OTHER REMINISCENCES ABOUT NEW YORK CITY'S STONEWALL BAR:

Edmund White

STONEWALL, by Martin Duberman

"Homo Nest Raided"

"Stonewall" by Mark Thompson

"Stonewall" by Robert L. Pela



EDMUND WHITE

It was one of the few historical dates I can think of that had tremendous repercussions on people's intimate lives. For example, before Stonewall I went to a straight shrink and I wanted to be straight, but after Stonewall I went to a gay shrink to learn how to be a "good gay." There are so many people who can look back at that one event and say that it really changed their lives and for the better. So many days with political meanings have had ghastly consequences, like Bastille Day for instance. But Stonewall can only be seen as a positive experience. (lgny, 2 July 1998)

 

STONEWALL

BY MARTIN DUBERMAN

[From the preface to Stonewall. New York: Penguin, a Plume Book, 1994]

"Stonewall" is the emblematic event in modern lesbian and gay history. The site of a series of riots in late June early July 1969 that resulted from a police raid on a Greenwich Village gay bar, "Stonewall" has become synonymous over the years with gay resistance to oppression. Today, the word resonates with images of insurgency and self-realization and occupies a central place in the iconography of lesbian and gay awareness. The 1969 riots are now generally taken to mark the birth of the modern gay and lesbian political movement -- that moment in time when gays and lesbians recognized all at once their mistreatment and their solidarity. As such, "Stonewall" has become an empowering symbol of global proportions.

Yet remarkable -- since 1994 marks the twenty-fifth anniversary of the Stonewall riots -- the actual story of the upheaval has never been told completely, or been well understood. We have, since 1969, been trading the same few tales about the riots from the same few accounts -- trading them for so long that they have transmogrified into simplistic myth. The decades preceding Stonewall, moreover, continue to be regarded by most gays and lesbians as some vast neolithic wasteland -- and this, despite the efforts of pioneering historians like Allan Bérubé, John D'Emilio and Lillian Faderman to fill in the landscape of those years with vivid, politically astute personalities. . . .
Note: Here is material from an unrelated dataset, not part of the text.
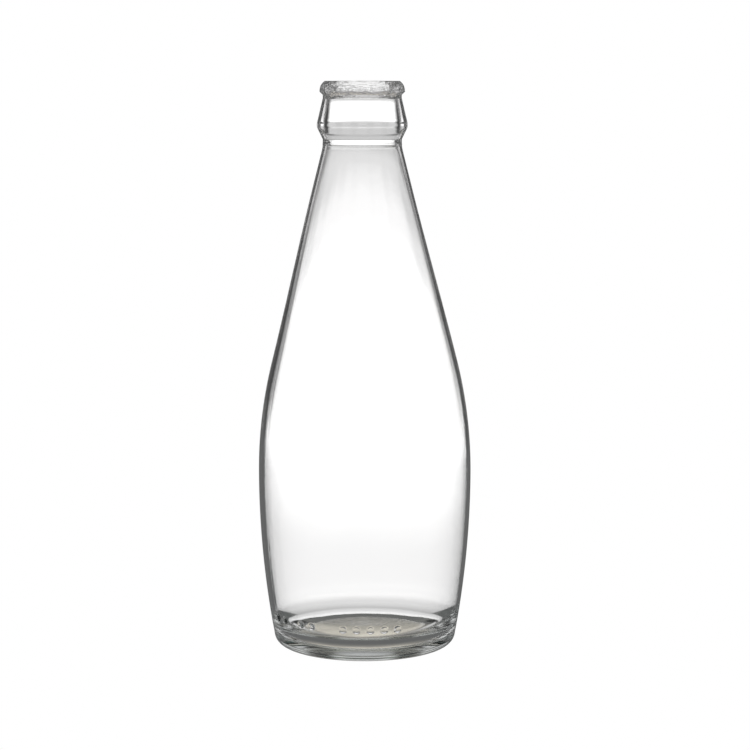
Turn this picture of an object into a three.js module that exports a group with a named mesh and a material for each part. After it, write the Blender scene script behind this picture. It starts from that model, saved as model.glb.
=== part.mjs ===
// A clear glass soft-drink bottle with a crown-cap mouth, empty and uncapped.
//
// A blown bottle is one piece of glass with the same wall all the way round, so it is one
// solid of revolution: a single outline, drawn in (radius, height), is turned about +Z.
// Millimetres, +Z up. The origin is the middle of the ring that the bottle stands on.

import * as THREE from "three";

// Driving dimensions of the body, in millimetres.
const HEIGHT = 178.5; // from the standing ring to the sealing lip
const BODY_RADIUS = 33.65; // at the belly, where the bottle is widest
const WALL = 1.1; // glass thickness of the body
const CONE_ANGLE = THREE.MathUtils.degToRad(14.1); // slope of the shoulder, from upright
const SHOULDER_ARC = 145; // radius of the curve from the belly up to the shoulder
const LOWER_ARC = 290; // radius of the curve from the belly down to the heel
const HEEL_RADIUS = 3.4;

// The base: a narrow standing ring round a shallow push-up, and the floor inside.
const STANDING_RING_INNER = 22.4;
const PUSH_UP = 2.2;
const FLOOR_HEIGHT = 3.4; // of the ring round the floor
const FLOOR_RISE = 2;
const INNER_HEEL_RADIUS = 10.5;

// The mouth: a crown-cap finish, 26.6 mm over its locking bead and 18 mm tall, on a short band.
const FINISH_HEIGHT = 18;
const BEAD_RADIUS = 13.3;
const BEAD_CROWN = 3.6; // radius of the bead's rounded top
const BEAD_CENTRE_DEPTH = 3;
const BEAD_UNDERSIDE_DEPTH = 4.3;
const GROOVE_RADIUS = 12.25;
const GROOVE_DEPTH = 5.3;
const COLLAR_RADIUS = 14.3;
const COLLAR_DEPTH = 14;
const NECK_RADIUS = 12.3;
const NECK_BAND = 1.3;
const NECK_FILLET = 9;

// The bore: wide, and following the outside through the neck and the collar up to the lip.
// Each depth is measured down from the lip.
const LIP_BORE_RADIUS = 10.1;
const LIP_ROUNDING = 0.5;
const BEAD_BORE_RADIUS = 10.6;
const BEAD_BORE_DEPTH = 4.4;
const GROOVE_BORE_RADIUS = 11.2;
const GROOVE_BORE_DEPTH = 5.6;
const COLLAR_BORE_RADIUS = 12.4;
const COLLAR_BORE_DEPTH = 13.2;
const COLLAR_FOOT_BORE_RADIUS = 12.1;
const COLLAR_FOOT_BORE_DEPTH = 15.9;
const NECK_BORE_RADIUS = 11.2;
const NECK_BORE_DEPTH = 18.8;
const NECK_BORE_ROUNDING = 9;

const SIDES = 48; // flats round the bottle
const CURVE_STEPS = 6; // chords in each long curve
const ROUNDING_STEP = THREE.MathUtils.degToRad(16); // turn of each chord in a small rounding

// The belly's height follows from the shoulder: down the cone from the neck, then round the arc.
const neckFootZ = HEIGHT - FINISH_HEIGHT - NECK_BAND;
const coneTopRadius = NECK_RADIUS + NECK_FILLET * (1 - Math.cos(CONE_ANGLE));
const coneTopZ = neckFootZ - NECK_FILLET * Math.sin(CONE_ANGLE);
const coneFootRadius = BODY_RADIUS - SHOULDER_ARC * (1 - Math.cos(CONE_ANGLE));
const coneFootZ = coneTopZ - (coneFootRadius - coneTopRadius) / Math.tan(CONE_ANGLE);
const BELLY_Z = coneFootZ - SHOULDER_ARC * Math.sin(CONE_ANGLE);

function point(radius, z) {
  return new THREE.Vector2(radius, z);
}

// Points of an arc, both ends included; angles are from the +radius direction towards +Z.
function arc(centre, radius, from, to, steps) {
  return Array.from({ length: steps + 1 }, (_, i) => {
    const angle = from + ((to - from) * i) / steps;
    return point(centre.x + radius * Math.cos(angle), centre.y + radius * Math.sin(angle));
  });
}

// A line through the given corners, each with its own rounding; the two ends stay as they are.
function roundedLine(corners) {
  return corners.flatMap(({ at, rounding }, i) => {
    if (!rounding) return [at];
    const back = corners[i - 1].at.clone().sub(at).normalize();
    const ahead = corners[i + 1].at.clone().sub(at).normalize();
    const half = Math.acos(THREE.MathUtils.clamp(back.dot(ahead), -1, 1)) / 2;
    const middle = back.clone().add(ahead).normalize();
    const centre = at.clone().addScaledVector(middle, rounding / Math.sin(half));
    const first = at.clone().addScaledVector(back, rounding / Math.tan(half)).sub(centre);
    const turn = (Math.PI - 2 * half) * Math.sign(ahead.cross(back));
    const steps = Math.max(2, Math.ceil(Math.abs(turn) / ROUNDING_STEP));
    return arc(centre, rounding, first.angle(), first.angle() + turn, steps);
  });
}

// A shallow dome from the axis out to a ring: `rise` higher in the middle than at the ring.
function dome(ringRadius, ringZ, rise) {
  const radius = (ringRadius ** 2 + rise ** 2) / (2 * rise);
  const slope = Math.asin(ringRadius / radius);
  const centre = point(0, ringZ + rise - radius);
  const points = arc(centre, radius, Math.PI / 2, Math.PI / 2 - slope, 3);
  points[0].x = 0;
  return points;
}

// The body's wall from its heel to the foot of the cone, set `inset` inside the outer surface.
// The heel is tangent both to the flat at footZ and to the long curve that runs up to the belly.
function bodyWall(inset, footZ, heelRadius) {
  const lowerCentre = point(BODY_RADIUS - LOWER_ARC, BELLY_Z);
  const lowerRadius = LOWER_ARC - inset;
  const heelZ = footZ + heelRadius;
  const reach = lowerRadius - heelRadius;
  const heelX = lowerCentre.x + Math.sqrt(reach ** 2 - (BELLY_Z - heelZ) ** 2);
  const meeting = Math.atan2(heelZ - BELLY_Z, heelX - lowerCentre.x);
  const shoulderCentre = point(BODY_RADIUS - SHOULDER_ARC, BELLY_Z);
  return [
    ...arc(point(heelX, heelZ), heelRadius, -Math.PI / 2, meeting, 5),
    ...arc(lowerCentre, lowerRadius, meeting, 0, CURVE_STEPS).slice(1),
    ...arc(shoulderCentre, SHOULDER_ARC - inset, 0, CONE_ANGLE, CURVE_STEPS).slice(1),
  ];
}

// The height of a point that lies `depth` below the lip.
function down(depth) {
  return HEIGHT - depth;
}

// The outside of the mouth, from the neck band up to the flat lip.
function finish() {
  const crownCentre = point(BEAD_RADIUS - BEAD_CROWN, down(BEAD_CENTRE_DEPTH));
  const crownEnd = Math.asin(BEAD_CENTRE_DEPTH / BEAD_CROWN);
  return [
    ...roundedLine([
      { at: point(NECK_RADIUS, neckFootZ) },
      { at: point(NECK_RADIUS, down(FINISH_HEIGHT)), rounding: 1.2 },
      { at: point(COLLAR_RADIUS, down(COLLAR_DEPTH)), rounding: 3.3 },
      { at: point(GROOVE_RADIUS, down(GROOVE_DEPTH)), rounding: 1.5 },
      { at: point(GROOVE_RADIUS, down(BEAD_UNDERSIDE_DEPTH)), rounding: 0.3 },
      { at: point(BEAD_RADIUS, down(BEAD_CENTRE_DEPTH + 0.3)) },
    ]),
    ...arc(crownCentre, BEAD_CROWN, 0, crownEnd, 4),
  ];
}

function outside() {
  const neckCentre = point(NECK_RADIUS + NECK_FILLET, neckFootZ);
  return [
    ...dome(STANDING_RING_INNER, 0, PUSH_UP),
    ...bodyWall(0, 0, HEEL_RADIUS),
    ...arc(neckCentre, NECK_FILLET, Math.PI + CONE_ANGLE, Math.PI, 3),
    ...finish().slice(1),
  ];
}

function inside() {
  const body = bodyWall(WALL, FLOOR_HEIGHT, INNER_HEEL_RADIUS);
  const coneFoot = body.at(-1);
  const neckFoot = coneFoot.y + (coneFoot.x - NECK_BORE_RADIUS) / Math.tan(CONE_ANGLE);
  return [
    ...dome(body[0].x, FLOOR_HEIGHT, FLOOR_RISE),
    ...body.slice(1),
    ...roundedLine([
      { at: coneFoot },
      { at: point(NECK_BORE_RADIUS, neckFoot), rounding: NECK_BORE_ROUNDING },
      { at: point(NECK_BORE_RADIUS, down(NECK_BORE_DEPTH)), rounding: 4 },
      { at: point(COLLAR_FOOT_BORE_RADIUS, down(COLLAR_FOOT_BORE_DEPTH)), rounding: 0.8 },
      { at: point(COLLAR_BORE_RADIUS, down(COLLAR_BORE_DEPTH)), rounding: 4 },
      { at: point(GROOVE_BORE_RADIUS, down(GROOVE_BORE_DEPTH)), rounding: 0.8 },
      { at: point(BEAD_BORE_RADIUS, down(BEAD_BORE_DEPTH)), rounding: 0.6 },
      { at: point(LIP_BORE_RADIUS, HEIGHT), rounding: LIP_ROUNDING },
      { at: point(BEAD_RADIUS, HEIGHT) },
    ]).slice(1, -1),
  ];
}

// Turns a closed outline about +Z; three.js turns it about +Y, so it is stood up afterwards.
function turned(outline) {
  return new THREE.LatheGeometry(outline, SIDES).rotateX(Math.PI / 2);
}

const clearGlass = new THREE.MeshStandardMaterial({
  color: 0xe9f0ee,
  roughness: 0.03,
  metalness: 0,
  transparent: true,
  opacity: 0.35,
});

const bottle = new THREE.Mesh(turned([...outside(), ...inside().reverse()]), clearGlass);
bottle.name = "glass_bottle";

const group = new THREE.Group();
group.add(bottle);

export default group;
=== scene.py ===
"""A clear glass soft-drink bottle, empty and uncapped, standing on a pale floor in soft studio light.

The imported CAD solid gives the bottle's height and width. This script makes the fine glass that is
seen: the same outline turned in small steps, with what moulding and use leave on it. Those are an
uneven wall, a neck that leans a little, two parting rings, two mould seams, the dots on the heel,
a scuffed standing ring and a dulled bead.
"""

from math import acos, atan2, asin, ceil, copysign, cos, degrees, hypot, pi, radians, sin, sqrt, tan

import bpy
from mathutils import Matrix, Vector, noise


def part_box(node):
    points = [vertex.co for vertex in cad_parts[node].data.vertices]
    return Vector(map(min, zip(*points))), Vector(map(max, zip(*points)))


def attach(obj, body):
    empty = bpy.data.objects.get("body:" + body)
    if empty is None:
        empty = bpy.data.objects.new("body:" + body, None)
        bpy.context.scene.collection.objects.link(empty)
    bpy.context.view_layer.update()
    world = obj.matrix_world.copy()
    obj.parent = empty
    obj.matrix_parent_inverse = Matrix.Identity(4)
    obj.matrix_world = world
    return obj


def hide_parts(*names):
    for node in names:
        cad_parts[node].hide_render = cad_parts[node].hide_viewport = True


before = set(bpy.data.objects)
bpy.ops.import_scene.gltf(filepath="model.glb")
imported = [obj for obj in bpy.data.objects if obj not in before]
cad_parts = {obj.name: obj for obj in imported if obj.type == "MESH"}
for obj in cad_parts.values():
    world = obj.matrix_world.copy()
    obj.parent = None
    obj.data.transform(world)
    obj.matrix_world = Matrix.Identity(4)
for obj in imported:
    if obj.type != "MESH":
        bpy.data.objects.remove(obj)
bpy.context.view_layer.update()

MM = 0.001

# ---------------------------------------------------------------- dimensions, in millimetres

TOP_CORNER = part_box("glass_bottle")[1]
HEIGHT = TOP_CORNER.z / MM
BODY_RADIUS = TOP_CORNER.x / MM
WALL = 1.1
CONE_ANGLE = radians(14.1)
SHOULDER_ARC = 145
LOWER_ARC = 290
HEEL_RADIUS = 3.4

STANDING_RING_INNER = 22.4
PUSH_UP = 2.2
FLOOR_HEIGHT = 3.4
FLOOR_RISE = 2
INNER_HEEL_RADIUS = 10.5

# The mouth's outside. Each corner is a radius, a depth below the lip and a rounding.
FINISH_HEIGHT = 18
NECK_RADIUS = 12.3
NECK_BAND = 1.3
NECK_FILLET = 9
NECK_TOP = (NECK_RADIUS, FINISH_HEIGHT, 1.2)
COLLAR = (14.3, 14, 3.3)
GROOVE_FOOT = (12.25, 5.3, 1.5)
GROOVE_TOP = (12.25, 4.3, 0.3)
BEAD_RADIUS = 13.3
BEAD_CROWN = 3.6
BEAD_CENTRE_DEPTH = 3
BEAD_SIDE = 0.3

# The bore, in the same way, from the neck up to the lip.
NECK_BORE_RADIUS = 11.2
NECK_BORE_ROUNDING = 9
NECK_BORE = (NECK_BORE_RADIUS, 18.8, 4)
COLLAR_FOOT_BORE = (12.1, 15.9, 0.8)
COLLAR_BORE = (12.4, 13.2, 4)
GROOVE_BORE = (11.2, 5.6, 0.8)
BEAD_BORE = (10.6, 4.4, 0.6)
LIP_BORE = (10.1, 0, 0.5)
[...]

Dr. Duberman then tells the stories of the following participants:

Craig Rodwell, a radical figure in the Mattachine Society who opened the Oscar Wilde Memorial Bookstore and spearheaded the first Christopher Street Liberation Day March.

Yvonne Flowers, an occupational therapist and teacher, an African-American who was one of the founders of Salsa Soul Sisters.

Karla Jay, who subsequently completed her doctorate in comparative literature, authored a number of books, and earned a full professorship.

Sylvia (Ray) [Lee] Rivera, a Times Square hustler when only 11 years old, she became a street transvestite and the founder of STAR (Street Transvestite Action Revolutionaries).

Jim Fouratt, who joined and left the priesthood, then became an actor, hipster, antiwar protester, and a major spokesperson for the countercultural Yippie movement.

Foster Gunnison Jr., son of rich but distant parents, plunged into the pre-Stonewall homophile movement, became its archivist, and helped plan the first Christopher Street Liberation Day March.

Dr. Duberman has observed, "It had been on the West Coast, however, that the Mattachine Society had been formed and where many publications, organizations, legal challenges, and militant actions had taken place. If the Stonewall riots did not begin the gay revolution (as East Coasters, younger gays, and the national media have been wont to claim), it remains true that those riots became a symbolic event of international importance -- a symbol of such potency as to serve, ever since 1969, as a motivating force and rallying cry. There was enough glory for both coasts, the hinterland, and several generations -- though not many could see it in 1969."